Condition 3- you can't sell the stock or borrow against the value of the stock or get any of the money whatsoever from this deal for a minimum of 25 years.
Condition 4- this is just common stock but from a good Utility. There is no guarantee that the stock will go up in value. If it stays the same at least you make $25K but that is only 1K per year gain over the 25 year duration of this investment and you would make far more in a common bank CD. The stock could easily go down to where you lose money, or it could go up and you'll make a good return. The point is, you assume all risk and your hands are tied for 25 years.
Would you join me and my two other friends and take the offer?
Again remember that all the sums above are in 1980 dollars. If you want to judge this against the $85/K salary I said my job at that time pays today you must also increase everything else by 5 or 6 times.

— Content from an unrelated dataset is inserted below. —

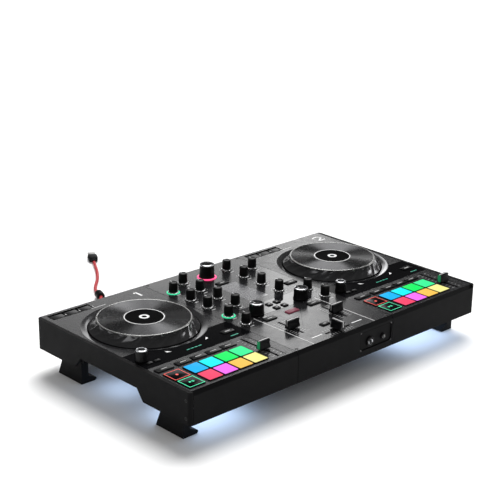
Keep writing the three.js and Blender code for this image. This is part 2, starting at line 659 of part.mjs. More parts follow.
// The route's points, from the device to the coil and from the coil to the computer plug.
const nearRoute = [
  [USB_X, 197.4, 44],
  [USB_X, 205, 43.6],
  [USB_X, 213, 41.5],
  [USB_X, 220, 37],
  [USB_X, 224.6, 30.5],
  [USB_X, 227, 23],
  [USB_X + 0.2, 230, 15.5],
  [USB_X + 1, 235, 9],
  [USB_X + 2.7, 241.5, 4.6],
  [USB_X + 5.8, 249, 2.7],
  [USB_X + 11, 257, CORD.tableZ],
  [USB_X + 19, 263.5, CORD.tableZ],
  [USB_X + 29, 267, CORD.tableZ],
  [USB_X + 39.5, 268.4, CORD.tableZ],
];
const alongFerrite = (distance, z) => [
  FERRITE.x + distance * Math.cos(FERRITE.heading),
  FERRITE.y + distance * Math.sin(FERRITE.heading),
  z,
];
const farRoute = [
  [-76.6, 270.2, 8],
  [-70.5, 277.8, 7.9],
  [-64.5, 285.5, 7],
  alongFerrite(-9, ferriteZ),
  alongFerrite(9, ferriteZ),
  [-47.6, 318, 4.4],
  [-43, 326.5, 2.8],
  [-36, 337.5, CORD.tableZ],
  [-25, 350, CORD.tableZ],
  [-12, 363, CORD.tableZ],
  [0, 379.5, CORD.tableZ],
  [10.5, 394, CORD.tableZ],
  [21.5, 412.5, CORD.tableZ],
  [33, 432, CORD.tableZ],
];

function cordTube(points, steps) {
  const corners = points.map(([x, y, z]) => new THREE.Vector3(x, y, z));
  const route = new THREE.CatmullRomCurve3(corners, false, 'centripetal');
  const section = new THREE.Shape();
  section.absarc(0, 0, CORD.diameter / 2, 0, Math.PI * 2);
  return new THREE.ExtrudeGeometry(section, {
    steps, extrudePath: route, curveSegments: 8, bevelEnabled: false,
  });
}
add('usb_cord_near', cordTube(nearRoute, 22), cordRed);
add('usb_cord_far', cordTube(farRoute, 30), cordRed);
add('usb_cord_coil', turned(COIL.x, COIL.y, [
  [COIL.inner, 0.1], [COIL.outer, 0.1], [COIL.outer, COIL.height], [COIL.inner, COIL.height],
  [COIL.inner, 0.1],
], 28), cordRed);

// Ferrite bead around the far stretch, and the flat computer plug on its end.
const ferrite = cut(
  rodAlongY(0, 0, FERRITE.radius, -FERRITE.halfLength, FERRITE.halfLength, 16),
  [rodAlongY(0, 0, CORD.diameter / 2 + 0.5, -FERRITE.halfLength - 1, FERRITE.halfLength + 1, 12)],
)
  .rotateZ(FERRITE.heading - Math.PI / 2)
  .translate(FERRITE.x, FERRITE.y, ferriteZ);
add('ferrite_bead', ferrite, plugBlack);

const plugHeading = Math.atan2(20, 11.5);
const computerPlug = join([
  box(0.4, 26, -7.6, 7.6, 0.1, 8.2),
  box(25, 39, -6, 6, 1.8, 6.3),
])
  .rotateZ(plugHeading)
  .translate(33, 432, 0);
add('usb_computer_plug', computerPlug, plugBlack);

export default controller;
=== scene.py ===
"""Two-deck DJ controller: looks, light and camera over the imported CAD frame.

Lengths in this file are millimetres in the row frame and turn into metres where a mesh is made.
"""
import math

import bpy
from mathutils import Matrix, Vector


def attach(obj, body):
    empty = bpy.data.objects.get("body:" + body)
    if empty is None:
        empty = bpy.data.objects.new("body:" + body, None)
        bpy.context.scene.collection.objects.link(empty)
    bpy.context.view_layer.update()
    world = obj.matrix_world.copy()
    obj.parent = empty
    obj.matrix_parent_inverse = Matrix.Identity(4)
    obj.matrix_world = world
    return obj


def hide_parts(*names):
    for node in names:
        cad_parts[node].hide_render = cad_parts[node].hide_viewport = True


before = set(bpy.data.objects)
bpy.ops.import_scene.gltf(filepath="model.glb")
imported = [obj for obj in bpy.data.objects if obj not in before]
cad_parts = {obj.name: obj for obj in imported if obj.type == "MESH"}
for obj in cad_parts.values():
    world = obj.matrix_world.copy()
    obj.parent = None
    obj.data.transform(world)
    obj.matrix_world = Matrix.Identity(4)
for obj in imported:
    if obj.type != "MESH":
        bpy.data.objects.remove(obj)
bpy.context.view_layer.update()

MM = 0.001
TOP = 73.0                # height of the control surface
BOTTOM = 30.5             # lower edge of the casing
HALF_WIDTH, HALF_DEPTH = 268.0, 153.0
SEAM = 90.0
SIDES = (("left", -1), ("right", 1))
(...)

In other words, today the initial payment would be between $60,000 and $72,000, and the monthly deduction from your check would be between $5,000 and $6,000 per month leaving you between $1,000 and $2,000 per month to live on.
If I were 29 years old today, would I take this deal if it were offered today and have to live off of $1,000 to $2000 per month ($6-$12/hr) in today's dollars for the next year, sacrificing cell phones, cable TV, grass-fed beef, riding a bicycle and not owning a car, and all the rest? The answer for me is an unqualified yes - in a heartbeat.